Thursday, March 14, 2013
Attorney General Ken Cuccinelli, the Republican candidate for governor, kicked off Thursday morning’s Conservative Political Action Conference with a speech that stirred activists in the audience and provided broad outlines of the campaign he will take to Virginia voters.
Cuccinelli offered some red meat for the conservative activists gathered at a Maryland hotel a few miles from Washington, D.C., telling them that “Democrats and their liberal allies” are out to get him because of his principled and sometimes controversial stands.
“They will stop at nothing to make sure that I’m not elected Virginia’s next governor because I have dared to defend our most sacred principles rather than bow to their vision of a new American future,” Cuccinelli said.
He took swipe at Democratic rival Terry McAuliffe, calling the former Democratic National Committee chairman an “unabashed liberal” who “worked with Bill Clinton to rent out the Lincoln bedroom in the White House.”
Democrats hit back, going after Cuccinelli both for speaking at the conservative gathering and for attending a “Muffins and Mimosas” reception where attendees could get a copy of his new book, “The Last Line of Defense: The New Fight for American Liberty.”
“Ken Cuccinelli has focused his career on an extreme and divisive ideological agenda, so it shouldn’t come as a surprise that after trying to torpedo Governor McDonnell’s bipartisan transportation compromise he would continue to feel most comfortable surrounded by national Tea Party activists, not mainstream Virginians,” McAuliffe spokesman Josh Schwerin wrote in an email.
Cuccinelli also offered a glimpse at his campaign platform, calling for tax reform that starts with “getting rid of special interest breaks that the well-connected have piled into the tax code.”
“It means lower rates for ordinary, middle-class, hard working Virginians and our businesses so they can decide what to do with their own money,” Cuccinelli said.
Cuccinelli also said he would pursue regulatory reform and maintain limits on eminent domain authority if he is elected.
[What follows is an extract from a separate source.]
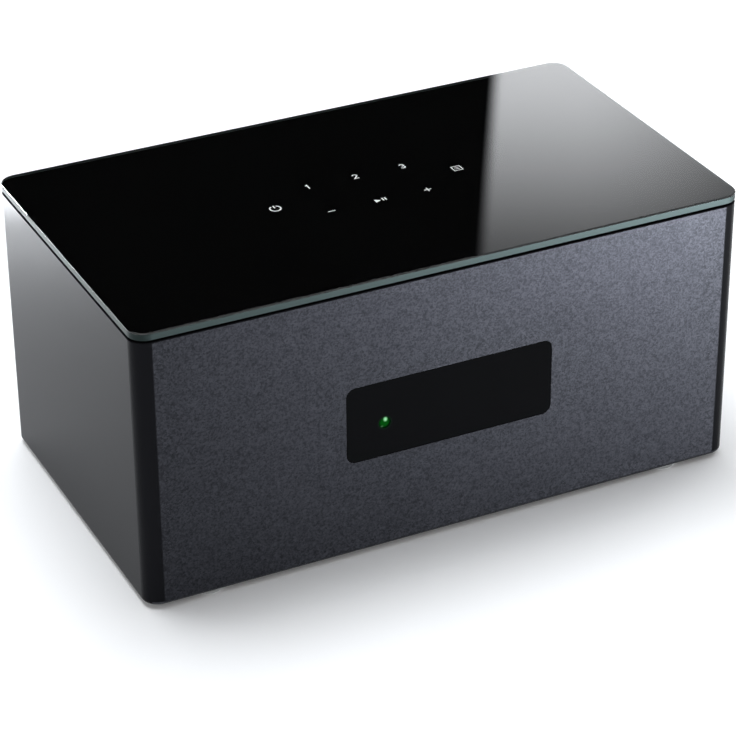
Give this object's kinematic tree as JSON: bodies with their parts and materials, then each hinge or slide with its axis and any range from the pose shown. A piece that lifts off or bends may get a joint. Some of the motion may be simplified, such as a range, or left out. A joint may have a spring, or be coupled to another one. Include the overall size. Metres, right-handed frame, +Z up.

He indicated that he would try to expand school choice options. And he called for criminal justice reforms, saying conservatives should be leading efforts to rehabilitate incarcerated offenders.
“How many times have I seen my fellow tough-on-crime conservatives be not merely willing, but excited to lock up every convict and throw away the key,” Cuccinelli said.
“If we really believe that no one is beyond redemption, we need to stop throwing away that key. … Conservatives should lead the campaign to change the culture of corrections in America,” he said.